Foto: Reuters/Wilking

Maria will Cyber-Kämpferin in der israelischen Armee werden. Die rothaarige 16-Jährige nimmt schon seit zwei Jahren an einem Programm teil, das bereits Schüler auf den Kampf in der virtuellen Welt des Internets vorbereitet. "Es ist wirklich sehr interessant, was wir dabei lernen", schwärmt die junge Frau, die knapp vor der Reifeprüfung steht.

Maria ist zu einer Konferenz an der Universität Beerschewa in der Negev-Wüste gekommen, auf der weitere Schülerinnen für das Programm rekrutiert werden sollen. Denn bisher ist der Anteil der Mädchen mit etwa 15 Prozent immer noch sehr gering. "Dieser Bereich gilt immer noch als sehr männlich, wenig sozial, viele Frauen schreckt das ab", erklärt Majorin Raya, die im Süden des Landes für das Programm "Magschimim" (Traumerfüller) zuständig ist.

Stuxnet als Auslöser

Der Krieg in der virtuellen Welt ist in Nahost schon voll in Gange. Israel hat immer wieder mit massiven Hacker-Angriffen vor allem auf Regierungswebseiten zu kämpfen. Auf der anderen Seite war Israel gemeinsam mit den USA als einer der möglichen Schöpfer des Computerwurms Stuxnet genannt worden, der iranische Atomanlagen sabotierte.

Israels Erzfeind Iran entwickle sich in den vergangenen Jahren zu "einem der aktivsten Spieler in der Arena des internationalen Cyber-Kriegs", schrieben Forscher vom Institut für nationale Sicherheitsstudien (INSS) an der Universität Tel Aviv. Vor diesem Hintergrund investiert Israel immer mehr in die Ausbildung künftiger Cyber-Kämpfer und geht mit diesem Ziel schon an die Schulen.

Hat Priorität

Oberstleutnant Sagi arbeitet für den israelischen Militärgeheimdienst und ist dort für die Bildung im Cyber-Bereich zuständig. "Cyber ist heute eine der wichtigsten Prioritäten der israelischen Armee", erklärt er bei einem Gespräch in der Kiria, dem Militärhauptquartier in Tel Aviv. Auf die Frage, ob die zuständige Abteilung im Militärgeheimdienst wächst, antwortet er: "Ganz klar ja, hundertprozentig ja." Es gebe einen enormen Anstieg der Rekrutenzahl in diesem Bereich.
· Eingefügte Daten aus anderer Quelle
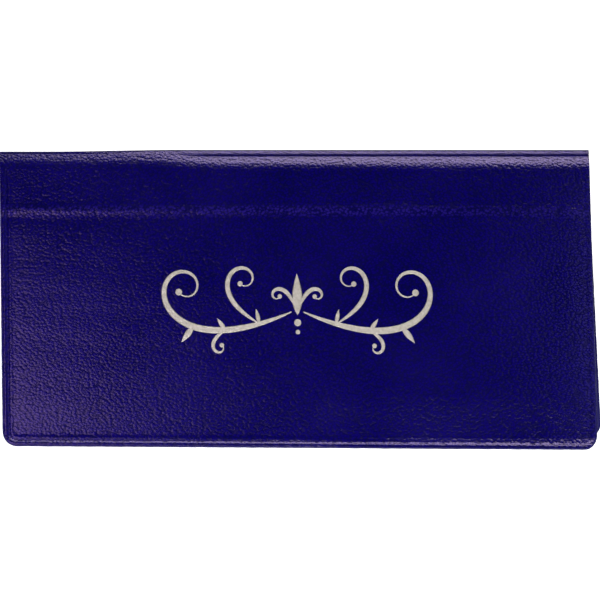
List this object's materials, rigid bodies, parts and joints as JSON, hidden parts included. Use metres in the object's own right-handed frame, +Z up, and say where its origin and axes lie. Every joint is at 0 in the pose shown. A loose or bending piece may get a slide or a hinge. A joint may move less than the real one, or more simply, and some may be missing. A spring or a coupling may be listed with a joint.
{
  "type": "checkbook cover",
  "caption": "Top-folding vinyl checkbook cover with heat-sealed edges, two inner pockets and a clear flap for duplicate copies.",
  "frame": {"origin": "on the table under the middle of the closed cover's box", "axes": "+X along the fold, +Y up the cover towards the fold, +Z up from the table through the rear panel, then the front"},
  "size_m": [0.165, 0.083, 0.0055],
  "materials": {
    "outer_vinyl": "fine leather-grain embossed vinyl, satin",
    "pocket_vinyl": "smooth satin vinyl",
    "fused_vinyl": "melted and smooth",
    "clear_vinyl": "clear, smooth"
  },
  "bodies": {
    "rear": {"rear_cover": "outer_vinyl", "rear_pocket": "pocket_vinyl", "rear_edge_bead": "fused_vinyl"},
    "spine": {"spine_strip": "outer_vinyl", "flap_foot": "clear_vinyl"},
    "front": {"front_cover": "outer_vinyl", "front_pocket": "pocket_vinyl", "front_edge_bead": "fused_vinyl"},
    "flap": {"duplicate_flap": "clear_vinyl"}
  },
  "joints": [
    {"name": "rear_crease", "type": "hinge", "parent": "rear", "child": "spine", "pos_m": [0, 0.0411, 0.00042], "axis": [-1, 0, 0], "range_deg": [0, 91.12]},
    {"name": "front_crease", "type": "hinge", "parent": "spine", "child": "front", "pos_m": [0, 0.04101, 0.00512], "axis": [-1, 0, 0], "range_deg": [0, 91.12]},
    {"name": "flap_hinge", "type": "hinge", "parent": "spine", "child": "flap", "pos_m": [0, 0.04072, 0.00276], "axis": [1, 0, 0], "range_deg": [0, 45.56]}
  ],
  "couplings": [
    {"joint": "front_crease", "follows": "rear_crease", "ratio": 1},
    {"joint": "flap_hinge", "follows": "rear_crease", "ratio": 0.5}
  ]
}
"Soweit ich weiß, ist Israel eines der ersten Länder der Welt, das Cyber-Sicherheitsstudien schon in der Schule unterrichtet", sagt er. Auf dem Schlachtfeld der Zukunft komme es immer weniger auf Muskelkraft, sondern vor allem auf intellektuelle Fähigkeiten an.

Förderprogramme

Ein Teil seiner Arbeit ist es, in Schulen talentierte junge Menschen zu finden und sie auf die Rekrutierung in den Cyber-Einheiten vorzubereiten. "Ich helfe dabei, die neue Generation auszubilden", sagt Sagi.

Die Armee bietet gegenwärtig zwei Programme für israelische Schüler an. Das erste, Gevahim (Höhen), findet während der Schulzeit statt, und Magschimim nach dem Unterricht - und vor allem in der israelischen Peripherie.
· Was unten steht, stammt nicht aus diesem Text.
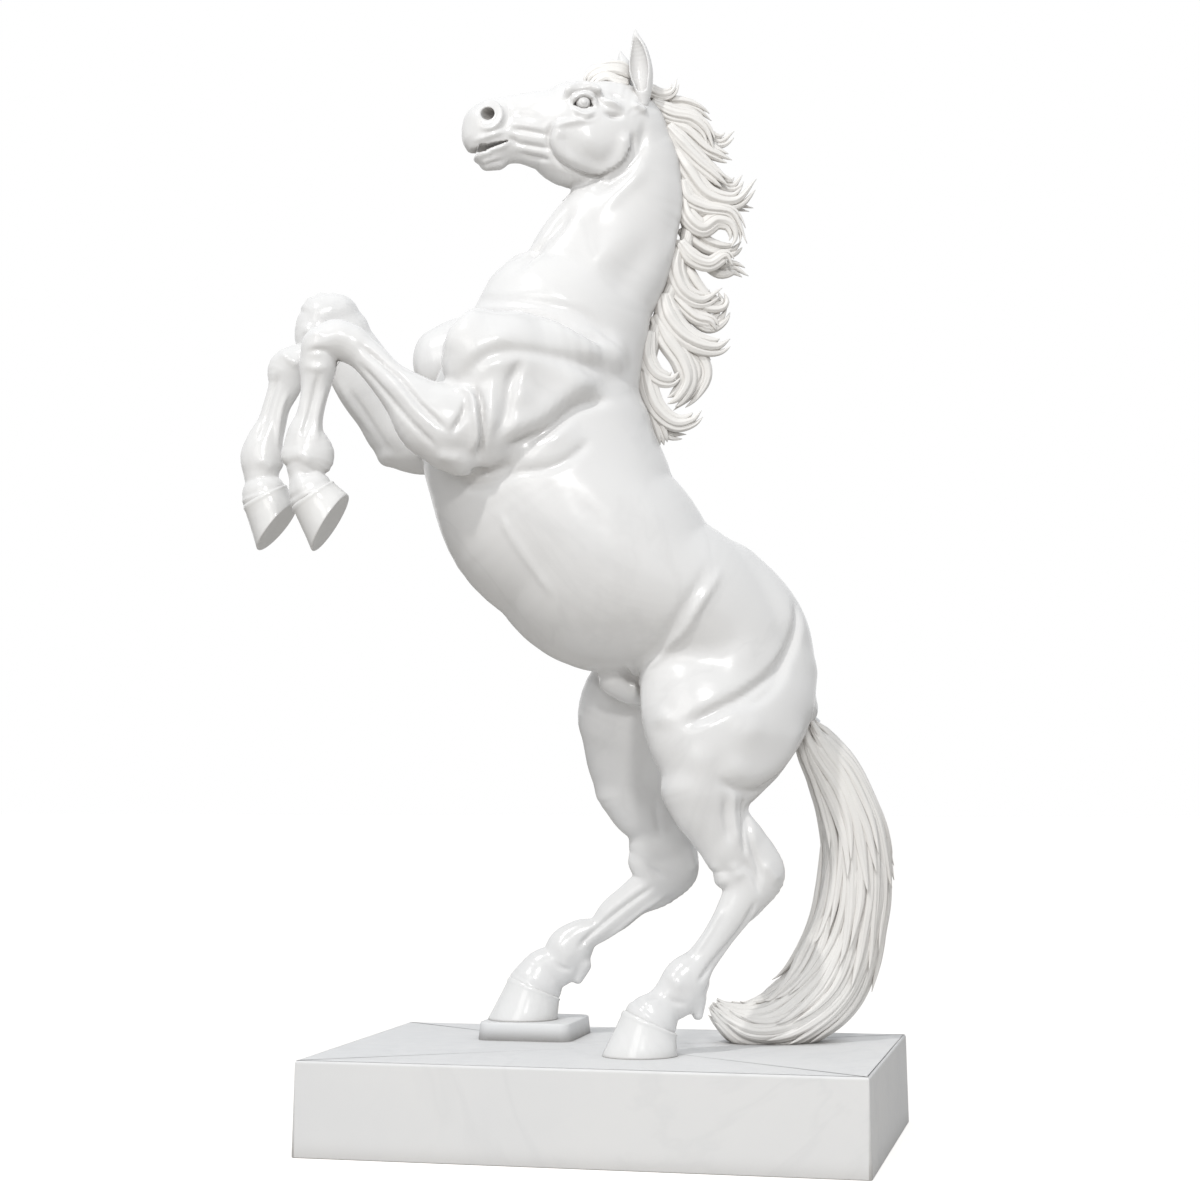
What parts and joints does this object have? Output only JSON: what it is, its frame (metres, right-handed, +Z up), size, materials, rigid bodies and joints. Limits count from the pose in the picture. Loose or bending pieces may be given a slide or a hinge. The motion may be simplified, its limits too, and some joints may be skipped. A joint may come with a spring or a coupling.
{
  "type": "marble horse sculpture",
  "caption": "Life-size white marble statue of a rearing horse on a rectangular plinth, carved in pinned blocks, standing on its hind hooves and tail.",
  "frame": {"origin": "centre of the plinth's underside", "axes": "+Z up, X along the plinth's long side with the horse facing about -X, +Y towards the horse's right side"},
  "size_m": [1.7904, 0.988, 3.1054],
  "materials": {
    "body_marble": "polished white marble",
    "hair_marble": "carved white marble, honed",
    "hoof_marble": "polished white marble",
    "plinth_marble": "honed white marble",
    "steel": "plain drawn stainless bar"
  },
  "bodies": {
    "root": {"plinth": "plinth_marble", "hoof_pad": "plinth_marble", "torso": "body_marble", "neck": "body_marble", "head": "body_marble", "left_ear": "body_marble", "right_ear": "body_marble", "left_eye": "body_marble", "right_eye": "body_marble", "forelock": "hair_marble", "mane_1": "hair_marble", "mane_2": "hair_marble", "mane_3": "hair_marble", "mane_4": "hair_marble", "tail_upper": "hair_marble", "tail_lower": "hair_marble", "left_forearm": "body_marble", "left_fore_cannon": "body_marble", "left_fore_hoof": "hoof_marble", "left_gaskin": "body_marble", "left_hind_cannon": "body_marble", "left_hind_hoof": "hoof_marble", "right_forearm": "body_marble", "right_fore_cannon": "body_marble", "right_fore_hoof": "hoof_marble", "right_gaskin": "body_marble", "right_hind_cannon": "body_marble", "right_hind_hoof": "hoof_marble", "left_elbow_dowel": "steel", "left_knee_dowel": "steel", "left_fore_hoof_dowel": "steel", "left_stifle_dowel": "steel", "left_hock_dowel": "steel", "left_anchor_rod": "steel", "right_elbow_dowel": "steel", "right_knee_dowel": "steel", "right_fore_hoof_dowel": "steel", "right_stifle_dowel": "steel", "right_hock_dowel": "steel", "right_anchor_rod": "steel", "left_neck_rod": "steel", "right_neck_rod": "steel", "head_rod": "steel", "left_ear_pin": "steel", "right_ear_pin": "steel", "mane_1_pin": "steel", "mane_2_pin": "steel", "mane_3_pin": "steel", "mane_4_pin": "steel", "forelock_pin": "steel", "tail_root_dowel": "steel", "tail_dowel": "steel", "tail_foot_dowel": "steel", "hoof_pad_pin": "steel"}
  },
  "joints": []
}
"An dem Programm Gevahim nehmen heute in Israel zehn Gymnasien teil, im nächsten Jahr sollen es schon 20 sein", erzählt Oberstleutnant Sagi. Diese Zahl solle in Zukunft auf 100 gesteigert werden. Die Armee stellt dabei den Lehrplan und die Bücher und bildet auch die Lehrer aus. Die Schülern lernen eine Kombination aus Computerwissenschaften und Cyber-Kampf. "Es ist ein sehr hohes Niveau an Wissen notwendig", sagt Sagi.

"Blackbox knacken"

Ingesamt besteht das Programm aus 900 Unterrichtsstunden, die von der 10. bis zur 12. Klasse verteilt sind. Die Schüler lernen unter anderem die Programmiersprachen Assembly, Python und C. "Vor allem aber lernen sie eine neue Art des Denkens", erklärt Sagi.

Was macht einen hoch qualifizierten Cyber-Kämpfer aus? Für Sagi ist es vor allem die Fähigkeit zum eigenständigen Lernen. "Sie müssen bei kniffeligen Aufgabenstellungen den starken Willen haben, die "Blackbox" zu knacken und nicht so schnell aufzugeben", erklärt der Militär. "Cyber-Experten müssen eine besondere Leidenschaft für die Problemlösung haben."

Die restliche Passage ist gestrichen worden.